Responsible decentralisation ties these strands together. Centralised programmes fail when they demand omniscience from a single team. Decentralised programmes fail when they fragment definitions and duplicate effort. The modern pattern avoids both extremes by pushing responsibility for data products to domain teams while enforcing shared standards for identity, metadata, lineage, and security. Those standards are not bureaucracy; they are the interfaces that let products interoperate.
“Decentralisation is powerful when the domains that understand their data are empowered to build, and when the platform gives them the guardrails to do it responsibly,” Gravina continues. “Data products are the way to package that value. A customer 360 is not a spreadsheet; it is a mastered entity view with APIs, workflows, and well-defined service levels. One of those service levels might be ‘AI-ready,’ which signals that the product meets quality, privacy, and lineage thresholds for model training.”
Privacy finally sits as the non-negotiable layer. Personally identifiable information often lies hidden in unstructured content, and sector-specific rules add complexity for financial services and healthcare. Data products that badge sensitivity and constrain access by default make compliance less a negotiation and more an attribute of the platform. That posture changes the conversation with legal, because risk controls are engineered into the path to production rather than stapled on at the end.
The reality of shadow AI then becomes manageable rather than existential. Departments will experiment with tools outside central oversight because the friction associated with trying something is low. The productive response is to make the safe path the easy path by ensuring that high-quality, mastered, privacy-aware data products are available to those teams and that usage is observable.
“The pace of AI adoption means individual domains will absorb capabilities independently of IT,” Gravina concludes. “The key is not to chase every tool. The key is to be confident that the data those teams use is consistent and governed. When that foundation exists, an enterprise can be more flexible about how departments apply AI without creating unmanageable risk.”
The practical implications for boards and programme leaders are straightforward, even if the work is not. Treat master data management as essential rather than optional. Identify the entities that drive value and pain, then build golden records for those domains and publish them as products with clear interfaces and service levels. Wrap them in governance that is lightweight for most users and rigorous for those who need sensitive access. Instrument the pipeline so that quality, cost, and usage are observable. Sequence pilots to prove that cycle time from experiment to service shrinks when teams start from mastered entities rather than ad hoc extracts. The result is not simply better models; it is a faster organisation.

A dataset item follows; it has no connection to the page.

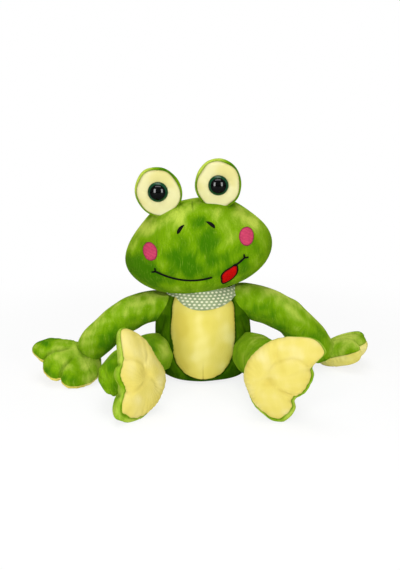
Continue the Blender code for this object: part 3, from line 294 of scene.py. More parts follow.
def around(count, offset=0.0):
    """Angles evenly spaced round a circle."""
    return [2.0 * math.pi * (step + offset) / count for step in range(count)]


def round_gain(sides):
    """How much wider a ring's cage is than the round form that its subdivision gives."""
    return 1.0 / (2.0 / 3.0 + math.cos(2.0 * math.pi / sides) / 3.0)


def bridge(bm, rings):
    """Joins each closed ring of points to the next."""
    count = len(rings[0])
    for lower, upper in zip(rings, rings[1:]):
        for step in range(count):
            after = (step + 1) % count
            bm.faces.new((lower[step], lower[after], upper[after], upper[step]))


def close_rings(bm, rings):
    bridge(bm, rings)
    bm.faces.new(list(reversed(rings[0])))
    bm.faces.new(rings[-1])


def ellipse(bm, centre, first, second, angles):
    """A ring of points from its centre and its half axes."""
    return [bm.verts.new(centre + first * math.cos(angle) + second * math.sin(angle)) for angle in angles]


def ring_cage(stations, sides):
    bm = bmesh.new()
    gain = round_gain(sides)
    close_rings(bm, [
        ellipse(bm, centre, first * (half_first * gain), second * (half_second * gain), around(sides, 0.5))
        for centre, first, second, half_first, half_second in stations])
    return bm


def body_cage(rings, height, half_width, half_depth, base):
    return ring_cage([
        (Vector((0.0, -half_depth * forward, base + height * up)), X, Y, half_width * wide, half_depth * deep)
        for up, wide, deep, forward in rings], 10)


def limb_cage(points, radii):
    stations = []
    last = len(points) - 1
    for index, (point, radius) in enumerate(zip(points, radii)):
        along = (points[min(index + 1, last)] - points[max(index - 1, 0)]).normalized()
        across = along.cross(Z).normalized()
        stations.append((point, across, across.cross(along), radius, radius))
    return ring_cage(stations, 8)


def cushion_cage(outline, seam, front, back):
    bm = bmesh.new()
    close_rings(bm, [[
        bm.verts.new((
            r * share * math.cos(math.radians(a)), r * share * math.sin(math.radians(a)),
            (front if swell > 0 else back) * swell))
        for a, r in outline] for share, swell in seam])
    return bm


def pod_outline():
    gain = round_gain(10)
    points = []
    for angle in range(0, 360, 36):
        wide = math.cos(math.radians(angle)) * POD_HALF_WIDTH
        high = math.sin(math.radians(angle)) * POD_HALF_HEIGHT
        points.append((math.degrees(math.atan2(high, wide)), math.hypot(wide, high) * gain))
    return points


def paw_outline(shares, reach, mirror):
    points = [(angle * mirror, share * reach) for angle, share in shares]
    return points if mirror > 0 else list(reversed(points))


def plane_turn(outward, along):
    up = Vector(outward).normalized()
    ahead = Vector(along)
    ahead = (ahead - up * ahead.dot(up)).normalized()
    return Matrix((ahead, up.cross(ahead), up)).transposed().to_4x4()


def arm_path(side):
    sign = SIDES[side]
    points = [Vector((-sign * ARM_ROOT, 0.0, 0.0))]
    for share in ARM_STATIONS:
        bow = 4.0 * share * (1.0 - share) * ARM_BOW[side]
        points.append(Vector((
            sign * ARM_REACH[side] * share, -ARM_FORWARD[side] * share * share,
            bow - ARM_DROP[side] * share)))
    return points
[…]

A split will emerge as programmes mature. In one camp, teams continue to assemble ad hoc datasets, struggle to explain outcomes, and face growing pushback from risk and compliance. In the other, teams build on mastered entities and governed products, which enables them to prototype quickly, deploy with confidence, and scale without surprises. The gap will initially be one of talent and tooling. It will appear as cost and time shortly thereafter. Eventually, it will present itself as trustworthy because customers and regulators will learn which organisations can effectively explain themselves.
There is no AI story without a data story. Master data management may not be glamorous, but it is the difference between an experiment and an enterprise. Treat it as the foundation, and the programme has a chance to move from slide to system without a trail of caveats. Treat it as an afterthought, and the organisation will rediscover, expensively, why quality always beats quantity.